A number of consumer complaints about mental and behavioral side effects of Chantix have led the FDA to require that a new black box warning be placed on the stop-smoking medication, alerting users that the drug may cause suicidal tendencies.
Chantix (varenicline), which is manufactured and sold by Pfizer, was approved by the FDA in 2006 and was quickly recognized as a potential blockbuster. It works by blocking the receptors in the brain that are commonly stimulated by nicotine, reducing the positive feelings that come from cigarettes. However, hundreds of users have reported severe psychological side effects, such as depression, sudden aggressive behavior and suicide from Chantix.
After initiating a review of the Chantix suicide problems in November 2007, the FDA announced on Wednesday that the most stringent warning allowed under federal regulations will be placed on the medication. A boxed warning will notify consumers that the smoking cessation drug may increase the risk of changes in behavior, depression, hostility and suicidal thoughts.
The same warning was also required for bupropion-based medications, including another smoking cessation drug Zyban, the antidepressant Wellbutrin, as well as bupropion generics, many of which carry suicide warnings already.
Although Chantix already contains information on their label about reports of suicide, unusual behavior and other psychological side effects, the new warning will contain far more direct language and will be displayed prominently on the label in a black box.
In addition to the warning, the manufacturers of these drugs are required to conduct clinical trials to provide more data on how often the neuropsychiatric symptoms occur and under what conditions. They will also have to add more information in the medication guide that discusses the risks of the potential behavioral and mental changes, so that patients are aware to immediately contact their doctor if they notice any behavioral changes.
A number of Chantix lawsuits have been filed against Pfizer alleging that the drug maker failed to properly research their medication or adequately warn about the potential suicide risk with Chantix. During clinical trials before the approval of Chantix, individuals with a psychiatric history or current psychiatric symptoms were excluded from the study, even though many people with depression or other forms of psychiatric illness are smokers who used the drug to help themselves quit.

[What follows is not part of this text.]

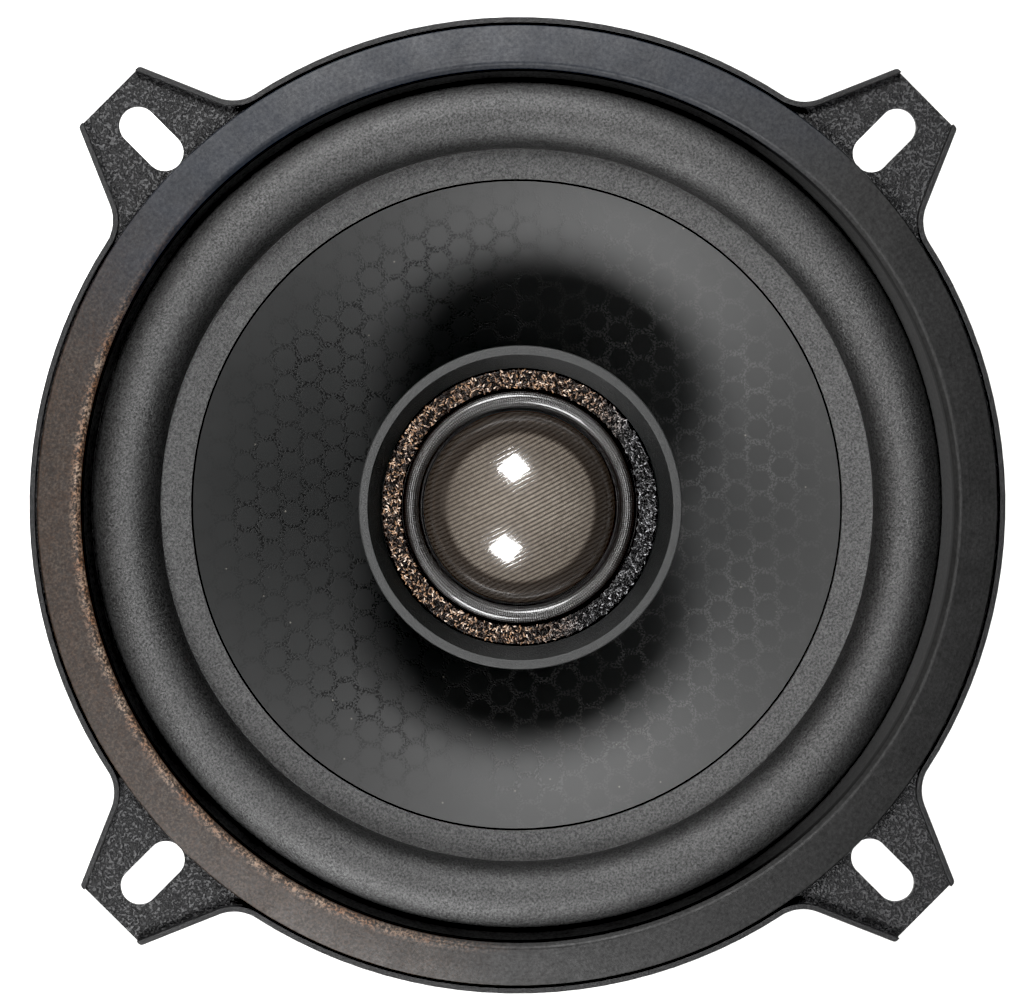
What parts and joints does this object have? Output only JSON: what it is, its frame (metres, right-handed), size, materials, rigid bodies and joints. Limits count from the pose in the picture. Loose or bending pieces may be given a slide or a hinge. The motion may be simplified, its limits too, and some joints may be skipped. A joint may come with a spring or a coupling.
{
  "type": "coaxial car speaker",
  "caption": "Coaxial car loudspeaker: a cone driver with a dome tweeter on a post at its centre, in a pressed steel basket with slotted mounting ears.",
  "frame": {"origin": "centre of the mounting plane, the rear face of the flange", "axes": "+Z is the way the sound leaves, out of the front; the ears lie along +X, -X, +Y and -Y; the terminals lie between +X and -Y"},
  "size_m": [0.1538, 0.1538, 0.0691],
  "materials": {
    "powder_coated_steel": "matte",
    "zinc_plated_steel": "satin",
    "ferrite": "matte",
    "boot_rubber": "matte",
    "gasket_rubber": "satin",
    "surround_rubber": "matte",
    "cone_polypropylene": "matte",
    "coil_former_film": "satin",
    "enamelled_wire": "gloss",
    "spider_cloth": "matte",
    "tinsel_braid": "satin",
    "amber_adhesive": "gloss",
    "board_plastic": "satin",
    "tinned_brass": "satin",
    "capacitor_sleeve": "gloss",
    "tinned_wire": "gloss",
    "wire_insulation": "satin",
    "black_anodised_aluminium": "satin",
    "housing_abs": "matte",
    "flocked_cloth": "matte",
    "coated_silk": "gloss",
    "dome_silk": "gloss",
    "nickel_plated_magnet": "gloss",
    "felt": "matte"
  },
  "bodies": {
    "frame": {"basket": "powder_coated_steel", "plate_rivets": "zinc_plated_steel", "top_plate": "zinc_plated_steel", "ring_magnet": "ferrite", "back_plate": "zinc_plated_steel", "magnet_boot": "boot_rubber", "front_gasket": "gasket_rubber", "surround": "surround_rubber", "spider": "spider_cloth", "tinsel_leads": "tinsel_braid", "terminal_board": "board_plastic", "board_screw": "zinc_plated_steel", "positive_spade": "tinned_brass", "negative_spade": "tinned_brass", "spade_rivets": "tinned_brass", "solder_lugs": "tinned_brass", "crossover_capacitor": "capacitor_sleeve", "capacitor_leads": "tinned_wire", "tweeter_leads": "wire_insulation", "tweeter_post": "black_anodised_aluminium", "post_washer": "zinc_plated_steel", "post_nut": "zinc_plated_steel", "tweeter_housing": "housing_abs", "tweeter_back_cap": "housing_abs", "tweeter_trim_ring": "flocked_cloth", "tweeter_suspension": "coated_silk", "tweeter_pot": "zinc_plated_steel", "tweeter_magnet": "nickel_plated_magnet", "tweeter_pole_plate": "zinc_plated_steel", "damping_pad": "felt"},
    "cone_assembly": {"cone": "cone_polypropylene", "coil_former": "coil_former_film", "coil_winding": "enamelled_wire", "lead_anchors": "amber_adhesive"},
    "tweeter_diaphragm": {"tweeter_dome": "dome_silk", "tweeter_former": "coil_former_film", "tweeter_winding": "enamelled_wire"}
  },
  "joints": [
    {"name": "cone_travel", "type": "slide", "parent": "frame", "child": "cone_assembly", "axis": [0, 0, 1], "range_m": [-0.004, 0.004], "stiffness_N_per_m": 1500, "deforming": ["surround", "spider", "tinsel_leads"]},
    {"name": "dome_travel", "type": "slide", "parent": "frame", "child": "tweeter_diaphragm", "axis": [0, 0, 1], "range_m": [-0.0003, 0.0003], "stiffness_N_per_m": 3000, "deforming": ["tweeter_suspension"]}
  ]
}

The new warnings will ensure that potential users are aware of the problems that may be caused by using the medication to help them quit smoking. The FDA notes that people should seriously weigh the potential risk of suicide with Chantix and Zyban before deciding to use either of the drugs.
“The risk of serious adverse events while taking these products must be weighed against the significant health benefits of quitting smoking,” said Dr. Janet Woodcock, director of the FDA’s Center for Drug Evaluation and Research. “Smoking is the leading cause of preventable disease, disability, and death in the United States and we know these products are effective aids in helping people quit.”